WRITTEN INSTRUCTION: Reproduce this listing in full.

PROVIDED RECORDS:
____

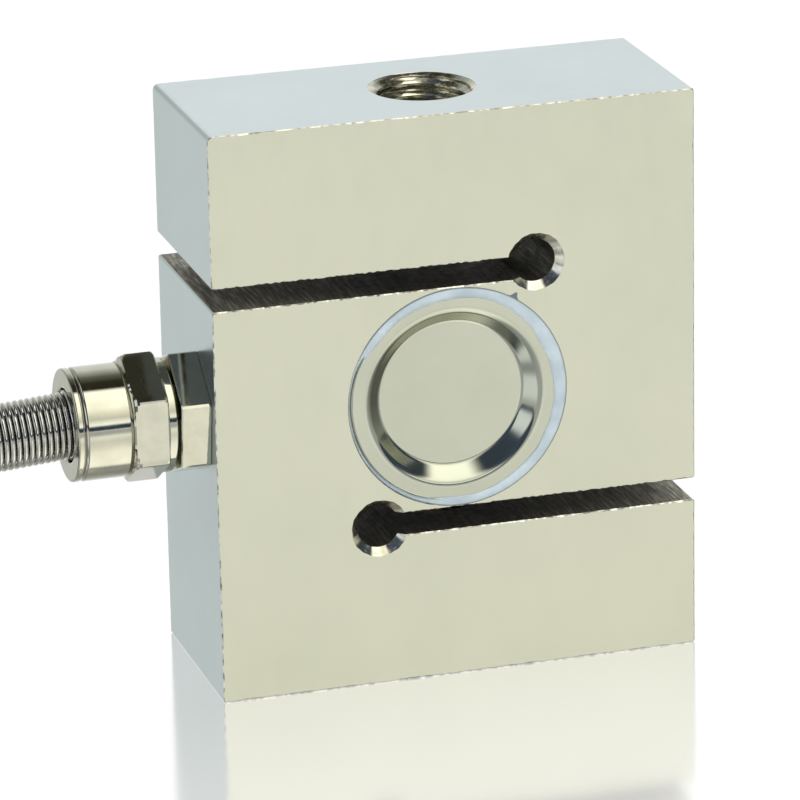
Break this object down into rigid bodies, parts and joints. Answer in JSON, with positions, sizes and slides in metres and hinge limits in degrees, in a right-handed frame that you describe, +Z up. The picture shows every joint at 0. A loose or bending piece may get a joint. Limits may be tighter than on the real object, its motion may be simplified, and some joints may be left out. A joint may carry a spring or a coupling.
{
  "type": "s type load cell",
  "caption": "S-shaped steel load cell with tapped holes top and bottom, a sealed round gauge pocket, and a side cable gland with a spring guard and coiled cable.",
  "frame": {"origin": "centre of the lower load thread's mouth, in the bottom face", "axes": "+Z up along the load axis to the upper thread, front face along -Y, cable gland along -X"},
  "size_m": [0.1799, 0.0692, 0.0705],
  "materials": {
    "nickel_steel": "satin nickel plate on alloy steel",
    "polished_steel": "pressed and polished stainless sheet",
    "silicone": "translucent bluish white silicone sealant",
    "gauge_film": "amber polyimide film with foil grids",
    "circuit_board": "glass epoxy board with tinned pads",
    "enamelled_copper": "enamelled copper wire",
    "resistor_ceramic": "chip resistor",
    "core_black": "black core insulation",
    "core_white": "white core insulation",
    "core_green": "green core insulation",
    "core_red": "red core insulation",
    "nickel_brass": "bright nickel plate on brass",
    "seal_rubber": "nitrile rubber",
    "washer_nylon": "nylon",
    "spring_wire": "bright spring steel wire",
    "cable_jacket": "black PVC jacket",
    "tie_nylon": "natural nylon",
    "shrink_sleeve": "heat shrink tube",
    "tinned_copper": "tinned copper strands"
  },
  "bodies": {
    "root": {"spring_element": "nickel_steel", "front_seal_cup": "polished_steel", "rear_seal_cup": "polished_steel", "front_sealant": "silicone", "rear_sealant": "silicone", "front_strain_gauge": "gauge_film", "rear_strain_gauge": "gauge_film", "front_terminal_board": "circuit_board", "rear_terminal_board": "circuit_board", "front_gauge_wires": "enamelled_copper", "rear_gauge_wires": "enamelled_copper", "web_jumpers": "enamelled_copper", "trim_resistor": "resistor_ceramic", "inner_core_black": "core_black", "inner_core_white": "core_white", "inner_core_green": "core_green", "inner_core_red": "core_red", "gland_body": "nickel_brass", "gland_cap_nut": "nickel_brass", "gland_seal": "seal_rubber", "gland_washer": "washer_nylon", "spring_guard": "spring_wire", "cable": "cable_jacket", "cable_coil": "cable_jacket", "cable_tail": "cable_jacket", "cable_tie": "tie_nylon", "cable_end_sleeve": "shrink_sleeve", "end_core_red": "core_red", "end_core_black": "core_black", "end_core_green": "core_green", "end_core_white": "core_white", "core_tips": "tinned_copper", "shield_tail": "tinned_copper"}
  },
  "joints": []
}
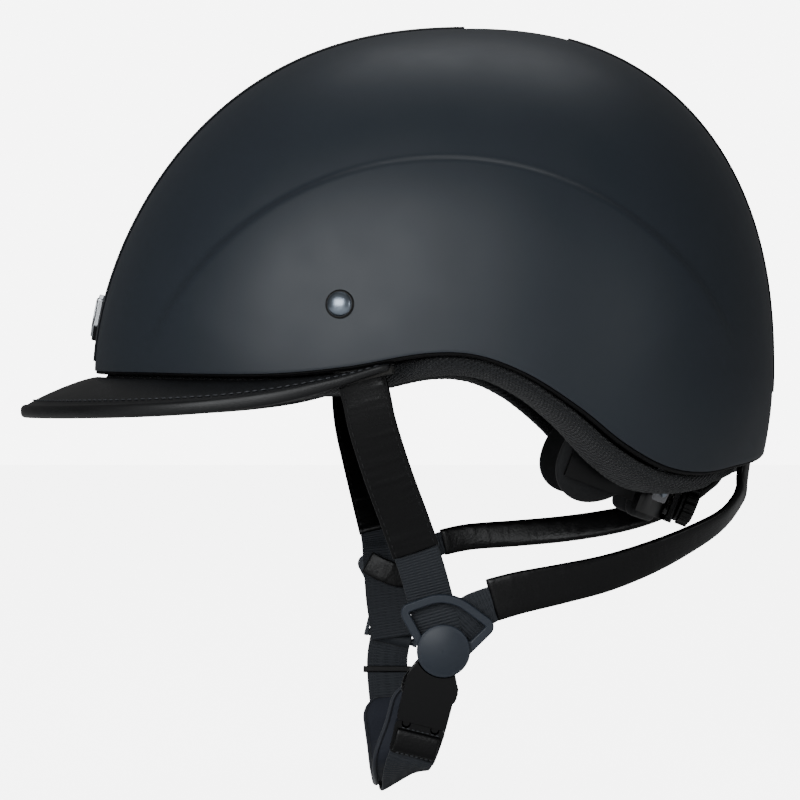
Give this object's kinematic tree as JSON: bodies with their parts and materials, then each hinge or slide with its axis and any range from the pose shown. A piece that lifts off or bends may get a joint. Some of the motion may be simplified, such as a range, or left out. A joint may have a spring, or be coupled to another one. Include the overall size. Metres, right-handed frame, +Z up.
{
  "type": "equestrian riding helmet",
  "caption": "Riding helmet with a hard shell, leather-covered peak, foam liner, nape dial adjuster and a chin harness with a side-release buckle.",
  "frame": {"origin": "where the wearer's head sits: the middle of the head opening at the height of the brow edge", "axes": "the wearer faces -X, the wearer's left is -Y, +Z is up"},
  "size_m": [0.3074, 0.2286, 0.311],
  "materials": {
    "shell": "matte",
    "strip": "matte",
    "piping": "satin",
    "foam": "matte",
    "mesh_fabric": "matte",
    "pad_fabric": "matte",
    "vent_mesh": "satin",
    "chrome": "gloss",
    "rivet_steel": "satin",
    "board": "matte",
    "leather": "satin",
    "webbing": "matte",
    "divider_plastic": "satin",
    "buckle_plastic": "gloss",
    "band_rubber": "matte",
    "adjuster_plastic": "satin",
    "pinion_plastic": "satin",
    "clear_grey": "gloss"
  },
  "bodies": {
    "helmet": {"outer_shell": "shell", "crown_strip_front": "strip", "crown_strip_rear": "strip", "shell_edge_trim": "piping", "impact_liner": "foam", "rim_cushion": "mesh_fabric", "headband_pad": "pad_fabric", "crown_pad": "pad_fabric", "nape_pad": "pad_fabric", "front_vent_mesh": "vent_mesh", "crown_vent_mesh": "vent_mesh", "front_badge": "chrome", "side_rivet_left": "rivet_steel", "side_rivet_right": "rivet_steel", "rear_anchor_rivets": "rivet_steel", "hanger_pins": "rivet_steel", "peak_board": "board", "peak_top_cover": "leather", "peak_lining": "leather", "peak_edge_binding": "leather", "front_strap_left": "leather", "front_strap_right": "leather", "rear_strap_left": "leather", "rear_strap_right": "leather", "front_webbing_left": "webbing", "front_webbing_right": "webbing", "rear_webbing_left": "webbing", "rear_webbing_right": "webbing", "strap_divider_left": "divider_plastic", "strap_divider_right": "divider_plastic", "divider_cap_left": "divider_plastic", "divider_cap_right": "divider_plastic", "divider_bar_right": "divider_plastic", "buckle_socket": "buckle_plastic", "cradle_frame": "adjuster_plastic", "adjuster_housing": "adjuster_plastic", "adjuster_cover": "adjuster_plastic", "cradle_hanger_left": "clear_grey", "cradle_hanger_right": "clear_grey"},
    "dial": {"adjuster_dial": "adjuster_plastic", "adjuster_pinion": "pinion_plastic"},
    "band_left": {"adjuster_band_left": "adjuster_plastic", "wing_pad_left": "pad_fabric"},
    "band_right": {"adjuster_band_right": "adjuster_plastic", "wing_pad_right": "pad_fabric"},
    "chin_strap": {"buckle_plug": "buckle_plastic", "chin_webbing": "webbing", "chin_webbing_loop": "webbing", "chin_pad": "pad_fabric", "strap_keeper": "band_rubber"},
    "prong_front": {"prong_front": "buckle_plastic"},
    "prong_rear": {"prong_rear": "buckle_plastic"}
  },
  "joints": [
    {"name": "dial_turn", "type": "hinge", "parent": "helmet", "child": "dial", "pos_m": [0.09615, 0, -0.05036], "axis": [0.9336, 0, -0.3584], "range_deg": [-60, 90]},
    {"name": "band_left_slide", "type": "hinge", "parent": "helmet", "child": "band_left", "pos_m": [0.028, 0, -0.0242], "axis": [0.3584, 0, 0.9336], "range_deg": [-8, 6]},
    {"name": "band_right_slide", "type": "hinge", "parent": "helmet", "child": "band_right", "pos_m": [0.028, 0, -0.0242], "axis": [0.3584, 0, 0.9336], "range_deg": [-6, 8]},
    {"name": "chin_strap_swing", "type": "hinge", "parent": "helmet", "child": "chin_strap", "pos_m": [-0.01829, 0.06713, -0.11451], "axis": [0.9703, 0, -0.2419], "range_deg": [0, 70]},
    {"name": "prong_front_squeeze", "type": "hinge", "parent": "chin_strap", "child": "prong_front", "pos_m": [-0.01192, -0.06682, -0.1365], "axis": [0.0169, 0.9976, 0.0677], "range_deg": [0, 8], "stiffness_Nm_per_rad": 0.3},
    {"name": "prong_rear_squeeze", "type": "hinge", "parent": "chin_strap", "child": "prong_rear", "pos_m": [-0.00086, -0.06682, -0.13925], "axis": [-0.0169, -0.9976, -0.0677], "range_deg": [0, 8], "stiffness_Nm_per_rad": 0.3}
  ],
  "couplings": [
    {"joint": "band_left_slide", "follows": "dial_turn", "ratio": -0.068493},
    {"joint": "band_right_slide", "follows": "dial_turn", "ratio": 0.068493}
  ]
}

____

COMPLETE RESPONSE:
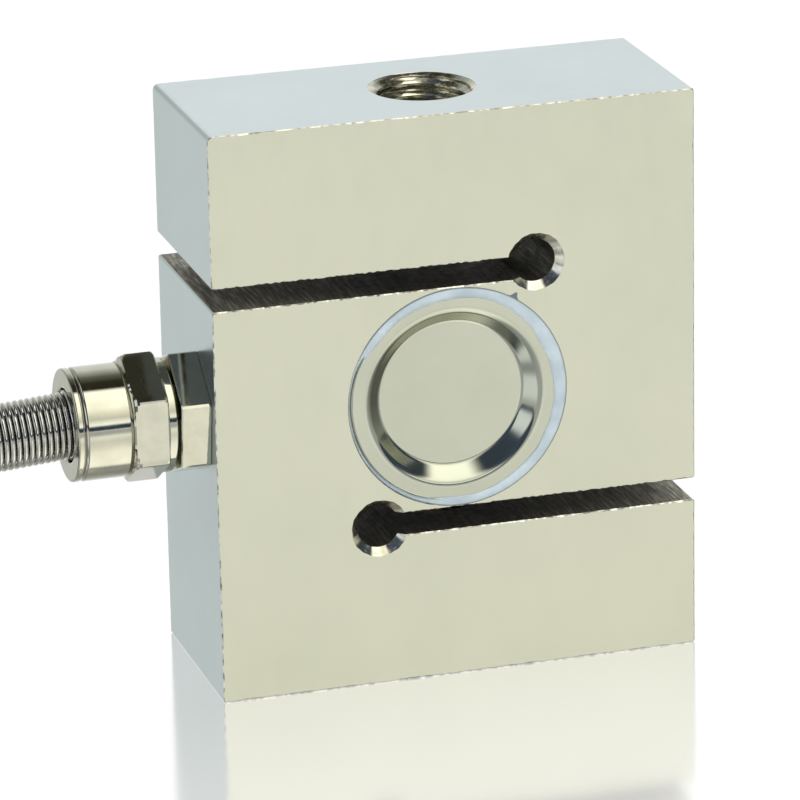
Break this object down into rigid bodies, parts and joints. Answer in JSON, with positions, sizes and slides in metres and hinge limits in degrees, in a right-handed frame that you describe, +Z up. The picture shows every joint at 0. A loose or bending piece may get a joint. Limits may be tighter than on the real object, its motion may be simplified, and some joints may be left out. A joint may carry a spring or a coupling.
{
  "type": "s type load cell",
  "caption": "S-shaped steel load cell with tapped holes top and bottom, a sealed round gauge pocket, and a side cable gland with a spring guard and coiled cable.",
  "frame": {"origin": "centre of the lower load thread's mouth, in the bottom face", "axes": "+Z up along the load axis to the upper thread, front face along -Y, cable gland along -X"},
  "size_m": [0.1799, 0.0692, 0.0705],
  "materials": {
    "nickel_steel": "satin nickel plate on alloy steel",
    "polished_steel": "pressed and polished stainless sheet",
    "silicone": "translucent bluish white silicone sealant",
    "gauge_film": "amber polyimide film with foil grids",
    "circuit_board": "glass epoxy board with tinned pads",
    "enamelled_copper": "enamelled copper wire",
    "resistor_ceramic": "chip resistor",
    "core_black": "black core insulation",
    "core_white": "white core insulation",
    "core_green": "green core insulation",
    "core_red": "red core insulation",
    "nickel_brass": "bright nickel plate on brass",
    "seal_rubber": "nitrile rubber",
    "washer_nylon": "nylon",
    "spring_wire": "bright spring steel wire",
    "cable_jacket": "black PVC jacket",
    "tie_nylon": "natural nylon",
    "shrink_sleeve": "heat shrink tube",
    "tinned_copper": "tinned copper strands"
  },
  "bodies": {
    "root": {"spring_element": "nickel_steel", "front_seal_cup": "polished_steel", "rear_seal_cup": "polished_steel", "front_sealant": "silicone", "rear_sealant": "silicone", "front_strain_gauge": "gauge_film", "rear_strain_gauge": "gauge_film", "front_terminal_board": "circuit_board", "rear_terminal_board": "circuit_board", "front_gauge_wires": "enamelled_copper", "rear_gauge_wires": "enamelled_copper", "web_jumpers": "enamelled_copper", "trim_resistor": "resistor_ceramic", "inner_core_black": "core_black", "inner_core_white": "core_white", "inner_core_green": "core_green", "inner_core_red": "core_red", "gland_body": "nickel_brass", "gland_cap_nut": "nickel_brass", "gland_seal": "seal_rubber", "gland_washer": "washer_nylon", "spring_guard": "spring_wire", "cable": "cable_jacket", "cable_coil": "cable_jacket", "cable_tail": "cable_jacket", "cable_tie": "tie_nylon", "cable_end_sleeve": "shrink_sleeve", "end_core_red": "core_red", "end_core_black": "core_black", "end_core_green": "core_green", "end_core_white": "core_white", "core_tips": "tinned_copper", "shield_tail": "tinned_copper"}
  },
  "joints": []
}
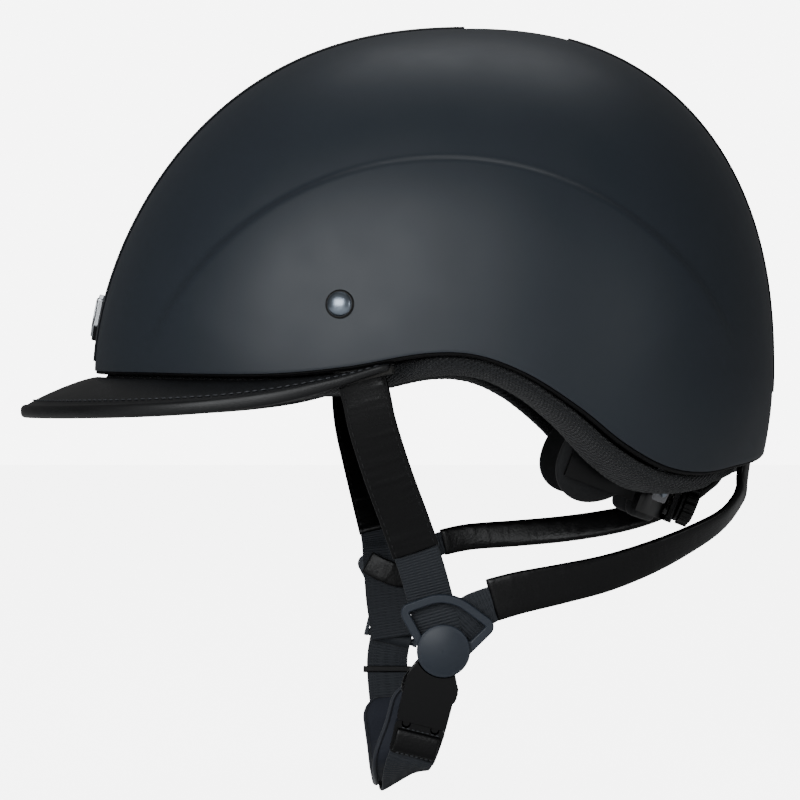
Give this object's kinematic tree as JSON: bodies with their parts and materials, then each hinge or slide with its axis and any range from the pose shown. A piece that lifts off or bends may get a joint. Some of the motion may be simplified, such as a range, or left out. A joint may have a spring, or be coupled to another one. Include the overall size. Metres, right-handed frame, +Z up.
{
  "type": "equestrian riding helmet",
  "caption": "Riding helmet with a hard shell, leather-covered peak, foam liner, nape dial adjuster and a chin harness with a side-release buckle.",
  "frame": {"origin": "where the wearer's head sits: the middle of the head opening at the height of the brow edge", "axes": "the wearer faces -X, the wearer's left is -Y, +Z is up"},
  "size_m": [0.3074, 0.2286, 0.311],
  "materials": {
    "shell": "matte",
    "strip": "matte",
    "piping": "satin",
    "foam": "matte",
    "mesh_fabric": "matte",
    "pad_fabric": "matte",
    "vent_mesh": "satin",
    "chrome": "gloss",
    "rivet_steel": "satin",
    "board": "matte",
    "leather": "satin",
    "webbing": "matte",
    "divider_plastic": "satin",
    "buckle_plastic": "gloss",
    "band_rubber": "matte",
    "adjuster_plastic": "satin",
    "pinion_plastic": "satin",
    "clear_grey": "gloss"
  },
  "bodies": {
    "helmet": {"outer_shell": "shell", "crown_strip_front": "strip", "crown_strip_rear": "strip", "shell_edge_trim": "piping", "impact_liner": "foam", "rim_cushion": "mesh_fabric", "headband_pad": "pad_fabric", "crown_pad": "pad_fabric", "nape_pad": "pad_fabric", "front_vent_mesh": "vent_mesh", "crown_vent_mesh": "vent_mesh", "front_badge": "chrome", "side_rivet_left": "rivet_steel", "side_rivet_right": "rivet_steel", "rear_anchor_rivets": "rivet_steel", "hanger_pins": "rivet_steel", "peak_board": "board", "peak_top_cover": "leather", "peak_lining": "leather", "peak_edge_binding": "leather", "front_strap_left": "leather", "front_strap_right": "leather", "rear_strap_left": "leather", "rear_strap_right": "leather", "front_webbing_left": "webbing", "front_webbing_right": "webbing", "rear_webbing_left": "webbing", "rear_webbing_right": "webbing", "strap_divider_left": "divider_plastic", "strap_divider_right": "divider_plastic", "divider_cap_left": "divider_plastic", "divider_cap_right": "divider_plastic", "divider_bar_right": "divider_plastic", "buckle_socket": "buckle_plastic", "cradle_frame": "adjuster_plastic", "adjuster_housing": "adjuster_plastic", "adjuster_cover": "adjuster_plastic", "cradle_hanger_left": "clear_grey", "cradle_hanger_right": "clear_grey"},
    "dial": {"adjuster_dial": "adjuster_plastic", "adjuster_pinion": "pinion_plastic"},
    "band_left": {"adjuster_band_left": "adjuster_plastic", "wing_pad_left": "pad_fabric"},
    "band_right": {"adjuster_band_right": "adjuster_plastic", "wing_pad_right": "pad_fabric"},
    "chin_strap": {"buckle_plug": "buckle_plastic", "chin_webbing": "webbing", "chin_webbing_loop": "webbing", "chin_pad": "pad_fabric", "strap_keeper": "band_rubber"},
    "prong_front": {"prong_front": "buckle_plastic"},
    "prong_rear": {"prong_rear": "buckle_plastic"}
  },
  "joints": [
    {"name": "dial_turn", "type": "hinge", "parent": "helmet", "child": "dial", "pos_m": [0.09615, 0, -0.05036], "axis": [0.9336, 0, -0.3584], "range_deg": [-60, 90]},
    {"name": "band_left_slide", "type": "hinge", "parent": "helmet", "child": "band_left", "pos_m": [0.028, 0, -0.0242], "axis": [0.3584, 0, 0.9336], "range_deg": [-8, 6]},
    {"name": "band_right_slide", "type": "hinge", "parent": "helmet", "child": "band_right", "pos_m": [0.028, 0, -0.0242], "axis": [0.3584, 0, 0.9336], "range_deg": [-6, 8]},
    {"name": "chin_strap_swing", "type": "hinge", "parent": "helmet", "child": "chin_strap", "pos_m": [-0.01829, 0.06713, -0.11451], "axis": [0.9703, 0, -0.2419], "range_deg": [0, 70]},
    {"name": "prong_front_squeeze", "type": "hinge", "parent": "chin_strap", "child": "prong_front", "pos_m": [-0.01192, -0.06682, -0.1365], "axis": [0.0169, 0.9976, 0.0677], "range_deg": [0, 8], "stiffness_Nm_per_rad": 0.3},
    {"name": "prong_rear_squeeze", "type": "hinge", "parent": "chin_strap", "child": "prong_rear", "pos_m": [-0.00086, -0.06682, -0.13925], "axis": [-0.0169, -0.9976, -0.0677], "range_deg": [0, 8], "stiffness_Nm_per_rad": 0.3}
  ],
  "couplings": [
    {"joint": "band_left_slide", "follows": "dial_turn", "ratio": -0.068493},
    {"joint": "band_right_slide", "follows": "dial_turn", "ratio": 0.068493}
  ]
}